PRESENTER: Raele Robison, PhD, CCC-SLP
AUDIENCE: Undergraduate, graduate students, Clinical Fellows, experienced clinicians, clinicians who would like to transition from school-based SLP to medical-based SLP.
Description: Swallowing is perhaps one of the most important activities of daily living as it helps us maintain nutrition and hydration necessary for optimal function and survival. Thus, when dysphagia occurs, the effects of swallowing impairments are often multidimensional, affecting both clinician-facing factors (e.g. swallowing physiology) as well as factors more central to the individual (e.g. relationships, energy levels). In this webinar, we will discuss the physical and lifestyle implications of being unable to swallow and sustain nutrition. First, we will discuss the homeostatic and hedonistic drives for swallowing and eating. Next, we will describe how dysphagia disrupts nutritional homeostasis and the effect this can have on both physical functioning and individual personhood. We will finish with a discussion of how personal and social factors might serve as predisposing, enabling, or reinforcing factors in dysphagia trajectory and, therefore, should be considered in dysphagia management.

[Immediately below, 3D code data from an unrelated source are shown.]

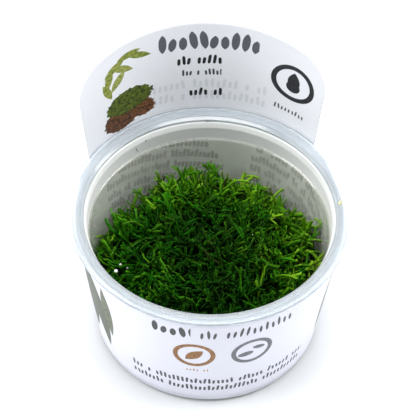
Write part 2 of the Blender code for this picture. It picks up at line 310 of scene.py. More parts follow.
# By side, in the order right, back, left, front: the height in mm where the cushion meets the wall, how fresh
# and lit the growth is painted there (near none at the front, which is painted shade), how upright and how
# splayed the ribbons stand, and how even their painted brightness is.
EDGE_HEIGHTS = (26.0, 26.6, 27.4, 37.0)
FRESHNESS_AND_SHADE = (0.68, 0.68, 0.56, 0.04)
UPRIGHT = (0.0, 0.2, -0.2, 0.55)
SPLAY = (0.6, 0.35, 0.95, -0.1)
EVENNESS = (0.6, 0.6, 0.35, 0.45)
EDGE_DIP = 4.5
MIDDLE_FRESHNESS_AND_LIGHT = 0.4
draw = np.random.default_rng(SEED)


def by_side(angle, right, back, left, front):
    """A value for each plan angle from its four sides' values, blended by squared cosines."""
    east, north = np.cos(angle), np.sin(angle)
    return (
        right * np.clip(east, 0, None) ** 2
        + left * np.clip(-east, 0, None) ** 2
        + back * np.clip(north, 0, None) ** 2
        + front * np.clip(-north, 0, None) ** 2
    )


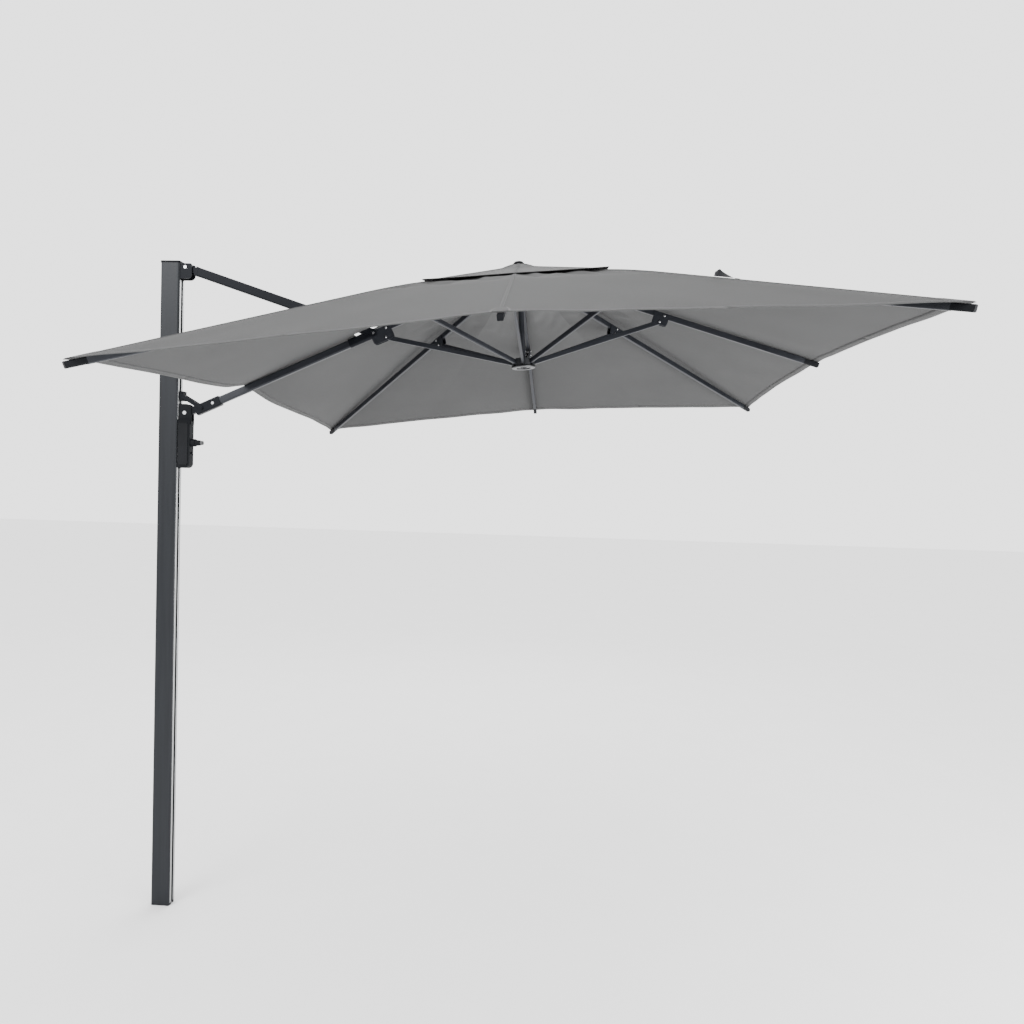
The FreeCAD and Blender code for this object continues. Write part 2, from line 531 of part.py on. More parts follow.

1. Discuss the biological and personal drives for swallowing and examine how dysphagia affects these drives.
2. Describe dysphagia in view of the broader contextual factors that underscore patients’ everyday life.
3. Discuss how social determinants of health and contextual factors might influence individual trajectory and overview ideas for taking these into consideration when clinical decision-making.
Dr. Raele Robison completed her BA degree at West Chester University in Pennsylvania and her MS degree in Speech-Language Pathology at the University of South Florida. During her time as a master’s student, Dr. Robison completed a thesis under Dr. Emily Plowman investigating the impact of lingual resistance training in individuals with amyotrophic lateral sclerosis. Dr. Robison continued her academic journey when she joined the University of Florida Rehabilitation Sciences doctoral program in August 2015. Research interests included understanding the contribution of homeostatic regulatory mechanisms to the normal and disordered swallowing process. Upon graduation, Dr. Robison transitioned to the University of Wisconsin-Madison for her postdoctoral research under the direction of Drs. Nicole Rogus-Pulia and Nadine Connor. Her current research focuses on understanding how interrelated physiologic capacities throughout the body contribute to the development of dysphagia in frail adults.
This course is 1 hour and available for Professional Development Hours (PDHs) – formerly known as Certification Maintenance Hours (CMHs). Certificate of Completion is available upon request at the end of the webinar.
For More information on Professional Development Hours: https://www.asha.org/certification/factdef/
The webinar access expires in 1 year.